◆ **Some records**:
>> Begin
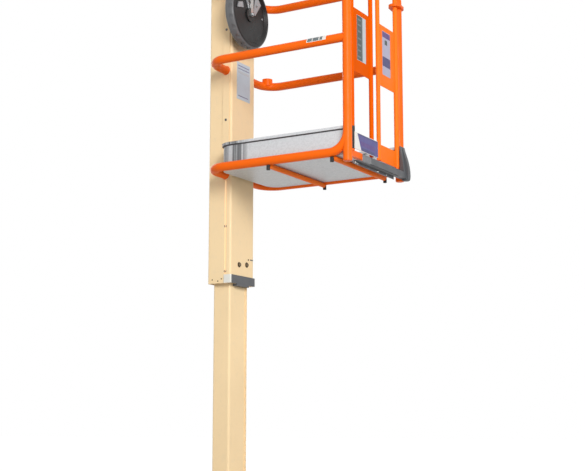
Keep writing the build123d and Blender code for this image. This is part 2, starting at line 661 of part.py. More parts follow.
# Gates, hinged beside the posts and opening inwards
sheet_end = hinge_y - HINGE_TUBE_R / 2
GATE_SHEETS = (  # side, bottom, top
    (-1, PANEL_BOTTOM, PANEL_TOP),
    (1, PANEL_BOTTOM, PANEL_TOP),
    (1, GATE_BOTTOM, KICK_TOP),
)
for name, side in SIDES:
    foot_point = (gate_x, side * FREE_Y, gate_bottom_z)
    with BuildPart() as gate:
        with BuildLine():
            FilletPolyline(
                foot_point,
                (gate_x, side * FREE_Y, PLATFORM_Z + GATE_TOP),
                (gate_x, side * hinge_y, PLATFORM_Z + GATE_TOP),
                radius=GATE_BEND,
            )
        with BuildSketch(Plane(foot_point)):
            Circle(FREE_TUBE_R)
        sweep()
        with BuildSketch(Plane.XY.offset(gate_bottom_z)):
            with Locations((gate_x, side * hinge_y)):
                Circle(HINGE_TUBE_R)
        extrude(amount=TOP_RAIL - GATE_BOTTOM)
        for sheet_side, low, high in GATE_SHEETS:
            if sheet_side == side:
                with BuildSketch(Plane.YZ.offset(gate_x - PANEL_THICK / 2)):
                    with Locations((side * (FREE_Y + sheet_end) / 2, PLATFORM_Z + (low + high) / 2)):
                        Rectangle(sheet_end - FREE_Y, high - low)
                extrude(amount=PANEL_THICK)
        with BuildSketch(Plane.XY.offset(gate_bottom_z)):
            with Locations((gate_x, side * hinge_y)):
                Circle(HINGE_PIN_R + PIN_PLAY)
        extrude(amount=HINGE_PIN_UP, mode=Mode.SUBTRACT)
    save(gate.part, f"{name}_gate")

    with BuildPart() as collar:
        with BuildSketch(Plane.XY.offset(PLATFORM_Z + COLLAR_Z - COLLAR_THICK / 2)):
            for centre in ((post_x, side * side_y), (gate_x, side * hinge_y)):
                with Locations(centre):
                    Circle(COLLAR_R)
            make_hull()
            with Locations((post_x, side * side_y)):
                Circle(TUBE_R + SEAT, mode=Mode.SUBTRACT)
            with Locations((gate_x, side * hinge_y)):
                Circle(HINGE_TUBE_R + SEAT, mode=Mode.SUBTRACT)
        extrude(amount=COLLAR_THICK)
    save(collar.part, f"{name}_hinge_collar")

# Toe board on the near gate's outer face, reaching across the gap between the gates
board_end = FREE_Y - FREE_TUBE_R - BOARD_GAP
with BuildPart() as gate_board:
    with BuildSketch(Plane.YZ.offset(gate_x + HINGE_TUBE_R + SEAT)):
        with Locations(((board_end - hinge_y) / 2, PLATFORM_Z + (GATE_BOTTOM + KICK_TOP) / 2)):
            Rectangle(board_end + hinge_y, KICK_TOP - GATE_BOTTOM)
    extrude(amount=BOARD_THICK)
save(gate_board.part, "near_gate_board")

# Wheels: a tyre with a rounded tread on a rim with a ring, a web and a hub


def wheel_pieces(centre, width, tyre_r, rim_r, hub_r, axle_r, holes):
    """A tyre and its rim, about an axle along Y through the wheel's middle."""
    x, y, z = centre
    axle = Axis((x, y, z), (0, 1, 0))
    with BuildPart() as tyre:
        with BuildSketch(Plane.YZ.offset(x)) as profile:
            with Locations((y, z + (rim_r + tyre_r) / 2)):
                Rectangle(width, tyre_r - rim_r)
            fillet(profile.vertices().group_by(Axis.Y)[-1], TYRE_ROUND)
        revolve(axis=axle)
    with BuildPart() as rim:
        with BuildSketch(Plane.YZ.offset(x)):
            for low, high, thick in (
                (rim_r - RIM_RING, rim_r, width),
                (hub_r, rim_r - RIM_RING, RIM_WEB),
                (axle_r + PIN_PLAY, hub_r, width),
            ):
                with Locations((y, z + (low + high) / 2)):
                    Rectangle(thick, high - low)
        revolve(axis=axle)
        if holes:
            hole_circle = (hub_r + rim_r - RIM_RING) / 2
            with BuildSketch(Plane.XZ.offset(-y - width / 2)):
                with Locations((x, z)):
                    with PolarLocations(hole_circle, holes):
                        Circle((rim_r - RIM_RING - hub_r) / 3)
            extrude(amount=width, mode=Mode.SUBTRACT)
    return tyre.part, rim.part


# Rear wheels on stub axles that stand out from plates on the rails
for name, side in SIDES:
    wheel_y = side * (BASE_WIDTH / 2 - REAR_TYRE_WIDTH / 2)
    tyre, rim = wheel_pieces(
        (rear_axle_x, wheel_y, REAR_TYRE_R),
        REAR_TYRE_WIDTH, REAR_TYRE_R, REAR_RIM_R, REAR_HUB_R, REAR_AXLE_R, RIM_HOLES,
    )
    save(tyre, f"{name}_rear_tyre")
    save(rim, f"{name}_rear_rim")
    rail_face = rail_y + RAIL_WIDTH / 2
    plate_bottom = REAR_TYRE_R - AXLE_COLLAR_R - AXLE_PLATE_EDGE
    with BuildPart() as bracket:
        with BuildSketch(Plane.XZ.offset(-side * rail_face)):
            with BuildLine():
                Polyline(
                    (rear_axle_x - AXLE_PLATE_TOP / 2, RAIL_BOTTOM),
                    (rear_axle_x + AXLE_PLATE_TOP / 2, RAIL_BOTTOM),
                    (rear_axle_x + AXLE_PLATE_FOOT / 2, plate_bottom),
                    (rear_axle_x - AXLE_PLATE_FOOT / 2, plate_bottom),
                    close=True,
                )
            make_face()
        extrude(amount=side * AXLE_PLATE_THICK)
        for radius, length in (
            (AXLE_COLLAR_R, REAR_WHEEL_GAP - SEAT),
            (REAR_AXLE_R, REAR_WHEEL_GAP + REAR_TYRE_WIDTH),
        ):
            with BuildSketch(Plane.XZ.offset(-side * rail_face)):
                with Locations((rear_axle_x, REAR_TYRE_R)):
                    Circle(radius)
            extrude(amount=-side * length)
    save(bracket.part, f"{name}_rear_axle")

# Front castors: bolted top plate, swivelling fork and wheel
crown_top = RAIL_BOTTOM - CASTOR_PLATE_THICK - SEAT
crown_bottom = crown_top - CASTOR_CROWN_THICK
fork_gap = FRONT_TYRE_WIDTH / 2 + RUN
wheel_x = castor_x - CASTOR_TRAIL
for name, side in SIDES:
    castor_y = side * rail_y
    with BuildPart() as top_plate:
        with BuildSketch(Plane.XY.offset(RAIL_BOTTOM)):
            with Locations((castor_x, castor_y)):
                RectangleRounded(CASTOR_PLATE, CASTOR_PLATE, 2 * RAIL_CORNER)
                with GridLocations(CASTOR_PLATE_HOLES, CASTOR_PLATE_HOLES, 2, 2):
                    Circle(CASTOR_PLATE_HOLE_R, mode=Mode.SUBTRACT)
        extrude(amount=-CASTOR_PLATE_THICK)
        with BuildSketch(Plane.XY.offset(RAIL_BOTTOM - CASTOR_PLATE_THICK)):
            with Locations((castor_x, castor_y)):
                Circle(CASTOR_STEM_R)
        extrude(amount=-CASTOR_CROWN_THICK - SEAT)
    save(top_plate.part, f"{name}_castor_plate")
    with BuildPart() as fork:
        with BuildSketch(Plane.XY.offset(crown_bottom)):
            with Locations((castor_x, castor_y)):
                Circle(CASTOR_RACE_R)
            with Locations((castor_x - CASTOR_TRAIL / 2, castor_y)):
                Rectangle(CASTOR_TRAIL, 2 * (fork_gap + FORK_THICK))
            with Locations((castor_x, castor_y)):
                Circle(CASTOR_STEM_R + PIN_PLAY, mode=Mode.SUBTRACT)
        extrude(amount=CASTOR_CROWN_THICK)
        for leg in (-1, 1):
            with BuildSketch(Plane.XZ.offset(-castor_y - leg * fork_gap)):
                with BuildLine():
                    Polyline(
                        (castor_x + CASTOR_RACE_R / 2, crown_top),
                        (castor_x - CASTOR_TRAIL, crown_top),
                        (wheel_x - FORK_NOSE_R, FRONT_TYRE_R),
                        (wheel_x + FORK_NOSE_R, FRONT_TYRE_R),
                        close=True,
                    )
                make_face()
                with Locations((wheel_x, FRONT_TYRE_R)):
                    Circle(FORK_NOSE_R)
            extrude(amount=-leg * FORK_THICK)
        with BuildSketch(Plane.XZ.offset(-castor_y - fork_gap - FORK_THICK)):
            with Locations((wheel_x, FRONT_TYRE_R)):
                Circle(FRONT_AXLE_R)
        extrude(amount=2 * (fork_gap + FORK_THICK))
        for leg in (-1, 1):
            with BuildSketch(Plane.XZ.offset(-castor_y - leg * fork_gap)):
                with Locations((wheel_x, FRONT_TYRE_R)):
                    Circle(FRONT_HUB_R - 4)
            extrude(amount=leg * (RUN - SEAT))
    save(fork.part, f"{name}_castor_fork")
    tyre, rim = wheel_pieces(
        (wheel_x, castor_y, FRONT_TYRE_R),
        FRONT_TYRE_WIDTH, FRONT_TYRE_R, FRONT_RIM_R, FRONT_HUB_R, FRONT_AXLE_R, 0,
    )
    save(tyre, f"{name}_castor_tyre")
    save(rim, f"{name}_castor_rim")
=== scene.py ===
"""Looks of a vertical mast lift for one person: materials, small fittings, floor, light and camera."""

import json
from math import cos, pi, radians, sin

import bmesh
import bpy
from mathutils import Matrix, Vector


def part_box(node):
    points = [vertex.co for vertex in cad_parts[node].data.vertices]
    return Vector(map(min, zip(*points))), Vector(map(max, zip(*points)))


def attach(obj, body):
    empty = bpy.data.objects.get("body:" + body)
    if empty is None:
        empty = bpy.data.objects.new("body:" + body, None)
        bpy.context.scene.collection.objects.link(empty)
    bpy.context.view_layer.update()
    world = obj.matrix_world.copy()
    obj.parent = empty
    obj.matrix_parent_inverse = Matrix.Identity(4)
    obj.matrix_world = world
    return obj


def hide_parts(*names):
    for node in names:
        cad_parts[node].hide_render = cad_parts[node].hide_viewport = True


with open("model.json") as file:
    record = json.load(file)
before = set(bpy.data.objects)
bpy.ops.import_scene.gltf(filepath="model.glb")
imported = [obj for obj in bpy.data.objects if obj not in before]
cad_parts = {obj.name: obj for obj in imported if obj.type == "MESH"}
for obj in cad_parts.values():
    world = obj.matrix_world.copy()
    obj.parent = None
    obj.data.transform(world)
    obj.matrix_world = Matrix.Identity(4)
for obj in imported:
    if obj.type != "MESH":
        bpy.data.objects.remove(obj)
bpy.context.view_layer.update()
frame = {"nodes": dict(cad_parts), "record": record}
scene = bpy.context.scene
nodes = frame["nodes"]
SIDES = (("near", -1), ("far", 1))
BOTH = (-1, 1)
FORWARD, UP, DOWN = (1, 0, 0), (0, 0, 1), (0, 0, -1)


def middle(box):
    """The centre of a box."""
    return tuple((low + high) / 2 for low, high in zip(*box))


# Sizes and places from the frame's boxes, and those that no box gives, in metres
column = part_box("outer_column")
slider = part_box("far_slider")
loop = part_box("near_side_loop")
gate_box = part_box("near_gate")
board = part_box("near_gate_board")
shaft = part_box("wheel_shaft")
castor_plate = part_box("far_castor_plate")
TUBE_R = 0.024
HINGE_R = 0.0135
FLOOR_TUBE_Z, MID_RAIL_Z = 2.18, 2.791
RAIL_BOTTOM, RAIL_TOP, RAIL_HALF = 0.165, 0.225, 0.025
PANEL_HALF = 0.0015
SLOT_SCREW_Z = (1.632, 1.887)
FILM = 0.0005
front, side_face = column[1].x, column[1].y
slot_x = middle(slider)[0]
slider_face = slider[1].y
side_y = -loop[0].y - TUBE_R
post_x = loop[1].x - TUBE_R
gate_x = gate_box[1].x - HINGE_R
hinge_y = -gate_box[0].y - HINGE_R
panel_face = gate_x + PANEL_HALF
_, wheel_y, wheel_z = middle(shaft)
plate_x, rail_y, _ = middle(castor_plate)


# Materials
def linear(rgb):
    """sRGB numbers from 0 to 1 as the linear colour that the shader takes."""
    return tuple(c / 12.92 if c <= 0.04045 else ((c + 0.055) / 1.055) ** 2.4 for c in rgb) + (1.0,)


def shade(rgb, k):
    """A colour made darker, or brighter, by a factor."""
    return tuple(min(1.0, c * k) for c in rgb)


def add_node(tree, kind, **values):
    """A new shader node with some of its values set."""
    node = tree.nodes.new(kind)
    for key, value in values.items():
        setattr(node, key, value)
    return node


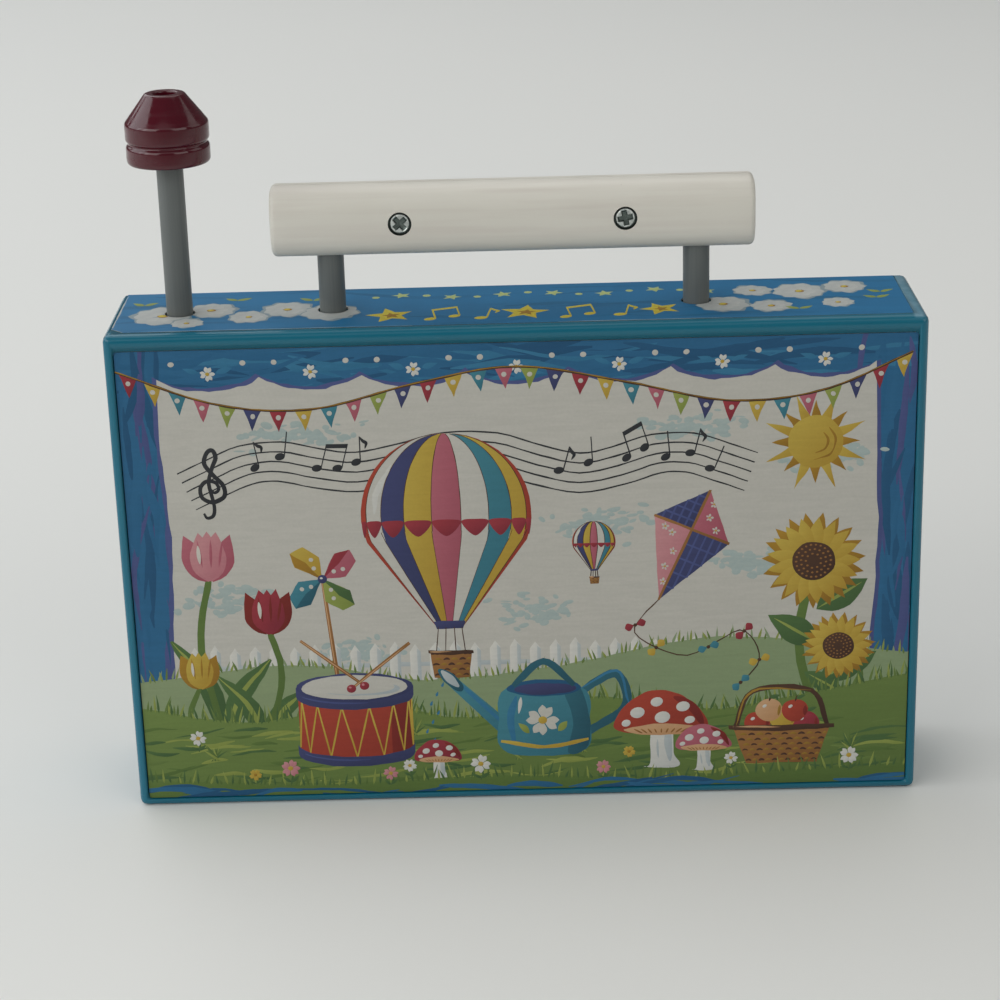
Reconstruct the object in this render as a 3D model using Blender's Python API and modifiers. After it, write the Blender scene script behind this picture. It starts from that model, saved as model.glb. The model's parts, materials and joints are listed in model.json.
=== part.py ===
"""Wind-up radio toy: a moulded case with a carrying handle, a sliding antenna and a moving picture.

X runs along the case, to the right as the printed back is seen. Y runs from the printed back to the front
with the picture window and the winding knob. Z is up. The origin is the centre of the case's underside.
All lengths are in metres and all angles in radians.
"""
import math

import bmesh
import bpy
from mathutils import Matrix, Vector

# Fits shared by the whole toy
fit_gap = 0.0003
cut_overrun = 0.0020
root_sink = 0.0006
weld_distance = 0.000002
sharp_angle = math.radians(35)

# Case
case_width = 0.2410
case_depth = 0.0470
case_height = 0.1525
case_edge_radius = 0.0021
case_side_wall = 0.0028
case_bottom_wall = 0.0024
case_top_wall = 0.0046
case_front_wall = 0.0026
case_inner_corner = 0.0015
cover_pillar_radius = 0.0045
cover_pillar_inset = 0.0042

# Printed sheets
print_thickness = 0.0005
print_recess = 0.0005
print_corner = 0.0012
label_thickness = 0.0005
label_sink = 0.0001
label_left_margin = 0.0018
label_right_margin = 0.0042
label_back_margin = 0.0042
label_front_margin = 0.0016
label_cut_corner = 0.0040
label_hole_gap = 0.0006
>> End
From the line that contains "extrude(amount=leg * (RUN" through the line that contains "points = [vertex.co", reproduce every line exactly, both end lines included.

◆ **The reply**:
            extrude(amount=leg * (RUN - SEAT))
    save(fork.part, f"{name}_castor_fork")
    tyre, rim = wheel_pieces(
        (wheel_x, castor_y, FRONT_TYRE_R),
        FRONT_TYRE_WIDTH, FRONT_TYRE_R, FRONT_RIM_R, FRONT_HUB_R, FRONT_AXLE_R, 0,
    )
    save(tyre, f"{name}_castor_tyre")
    save(rim, f"{name}_castor_rim")
=== scene.py ===
"""Looks of a vertical mast lift for one person: materials, small fittings, floor, light and camera."""

import json
from math import cos, pi, radians, sin

import bmesh
import bpy
from mathutils import Matrix, Vector


def part_box(node):
    points = [vertex.co for vertex in cad_parts[node].data.vertices]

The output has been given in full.